● Required work:
Print each line exactly as it is given.
------ Collected material ------
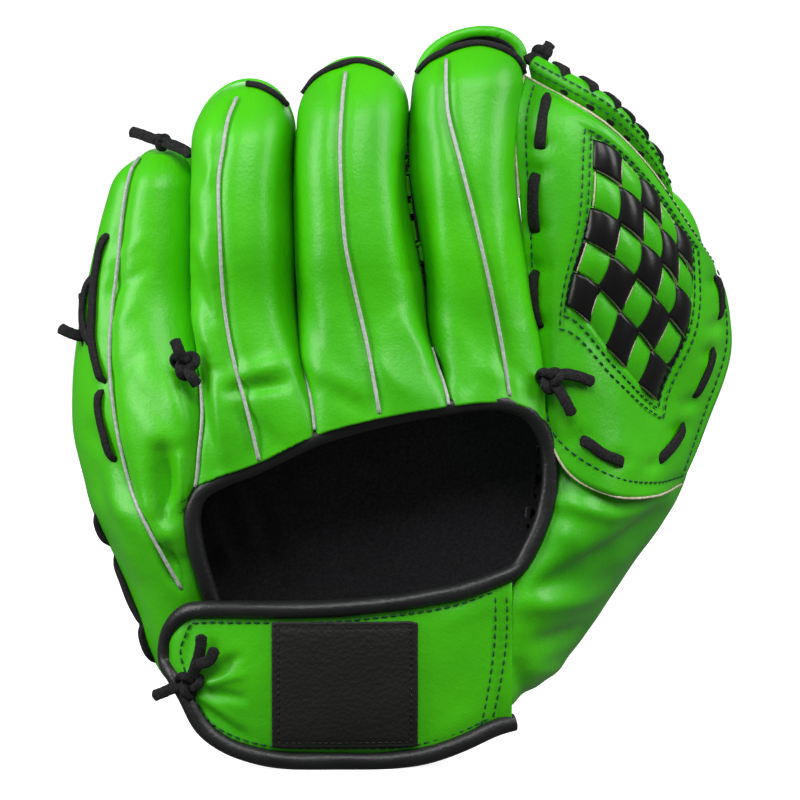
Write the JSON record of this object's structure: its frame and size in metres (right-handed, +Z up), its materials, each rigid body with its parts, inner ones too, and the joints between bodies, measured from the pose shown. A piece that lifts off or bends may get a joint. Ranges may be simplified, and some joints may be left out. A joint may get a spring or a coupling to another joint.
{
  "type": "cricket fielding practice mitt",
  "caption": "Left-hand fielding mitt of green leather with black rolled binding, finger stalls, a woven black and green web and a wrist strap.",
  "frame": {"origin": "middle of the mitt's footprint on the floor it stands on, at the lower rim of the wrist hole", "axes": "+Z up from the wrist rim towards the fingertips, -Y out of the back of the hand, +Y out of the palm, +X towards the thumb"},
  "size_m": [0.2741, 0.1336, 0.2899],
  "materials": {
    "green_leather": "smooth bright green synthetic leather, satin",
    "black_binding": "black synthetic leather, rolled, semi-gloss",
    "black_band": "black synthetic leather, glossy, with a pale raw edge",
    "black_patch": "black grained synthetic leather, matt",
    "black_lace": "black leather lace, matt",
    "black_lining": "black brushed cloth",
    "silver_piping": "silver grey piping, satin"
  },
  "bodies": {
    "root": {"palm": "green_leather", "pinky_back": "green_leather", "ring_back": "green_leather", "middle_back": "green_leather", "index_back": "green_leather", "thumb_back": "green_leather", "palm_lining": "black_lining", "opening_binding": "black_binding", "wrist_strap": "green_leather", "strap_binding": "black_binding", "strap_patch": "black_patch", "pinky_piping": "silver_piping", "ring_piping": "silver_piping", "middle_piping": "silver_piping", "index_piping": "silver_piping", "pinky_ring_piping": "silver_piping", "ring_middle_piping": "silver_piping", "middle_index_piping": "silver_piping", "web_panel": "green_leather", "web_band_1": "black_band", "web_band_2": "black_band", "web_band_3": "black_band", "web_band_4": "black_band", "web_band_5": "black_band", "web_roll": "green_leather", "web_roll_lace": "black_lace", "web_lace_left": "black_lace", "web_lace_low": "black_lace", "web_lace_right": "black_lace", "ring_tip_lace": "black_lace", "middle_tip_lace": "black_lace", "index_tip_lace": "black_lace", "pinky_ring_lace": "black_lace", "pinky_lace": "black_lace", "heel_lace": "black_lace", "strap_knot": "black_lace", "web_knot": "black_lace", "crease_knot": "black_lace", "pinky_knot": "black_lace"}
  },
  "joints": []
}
------
● Result below:
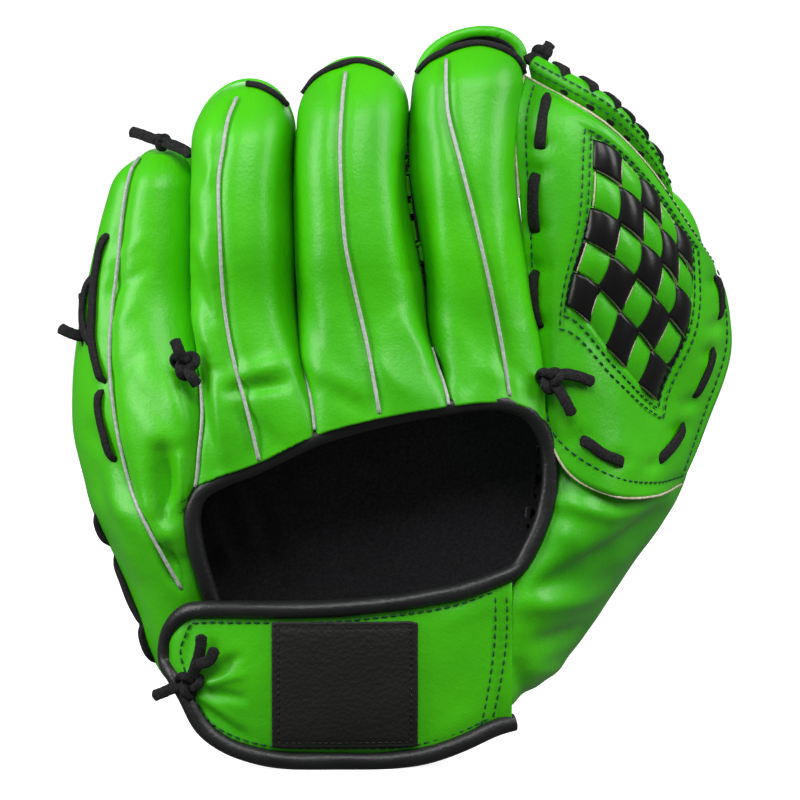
Write the JSON record of this object's structure: its frame and size in metres (right-handed, +Z up), its materials, each rigid body with its parts, inner ones too, and the joints between bodies, measured from the pose shown. A piece that lifts off or bends may get a joint. Ranges may be simplified, and some joints may be left out. A joint may get a spring or a coupling to another joint.
{
  "type": "cricket fielding practice mitt",
  "caption": "Left-hand fielding mitt of green leather with black rolled binding, finger stalls, a woven black and green web and a wrist strap.",
  "frame": {"origin": "middle of the mitt's footprint on the floor it stands on, at the lower rim of the wrist hole", "axes": "+Z up from the wrist rim towards the fingertips, -Y out of the back of the hand, +Y out of the palm, +X towards the thumb"},
  "size_m": [0.2741, 0.1336, 0.2899],
  "materials": {
    "green_leather": "smooth bright green synthetic leather, satin",
    "black_binding": "black synthetic leather, rolled, semi-gloss",
    "black_band": "black synthetic leather, glossy, with a pale raw edge",
    "black_patch": "black grained synthetic leather, matt",
    "black_lace": "black leather lace, matt",
    "black_lining": "black brushed cloth",
    "silver_piping": "silver grey piping, satin"
  },
  "bodies": {
    "root": {"palm": "green_leather", "pinky_back": "green_leather", "ring_back": "green_leather", "middle_back": "green_leather", "index_back": "green_leather", "thumb_back": "green_leather", "palm_lining": "black_lining", "opening_binding": "black_binding", "wrist_strap": "green_leather", "strap_binding": "black_binding", "strap_patch": "black_patch", "pinky_piping": "silver_piping", "ring_piping": "silver_piping", "middle_piping": "silver_piping", "index_piping": "silver_piping", "pinky_ring_piping": "silver_piping", "ring_middle_piping": "silver_piping", "middle_index_piping": "silver_piping", "web_panel": "green_leather", "web_band_1": "black_band", "web_band_2": "black_band", "web_band_3": "black_band", "web_band_4": "black_band", "web_band_5": "black_band", "web_roll": "green_leather", "web_roll_lace": "black_lace", "web_lace_left": "black_lace", "web_lace_low": "black_lace", "web_lace_right": "black_lace", "ring_tip_lace": "black_lace", "middle_tip_lace": "black_lace", "index_tip_lace": "black_lace", "pinky_ring_lace": "black_lace", "pinky_lace": "black_lace", "heel_lace": "black_lace", "strap_knot": "black_lace", "web_knot": "black_lace", "crease_knot": "black_lace", "pinky_knot": "black_lace"}
  },
  "joints": []
}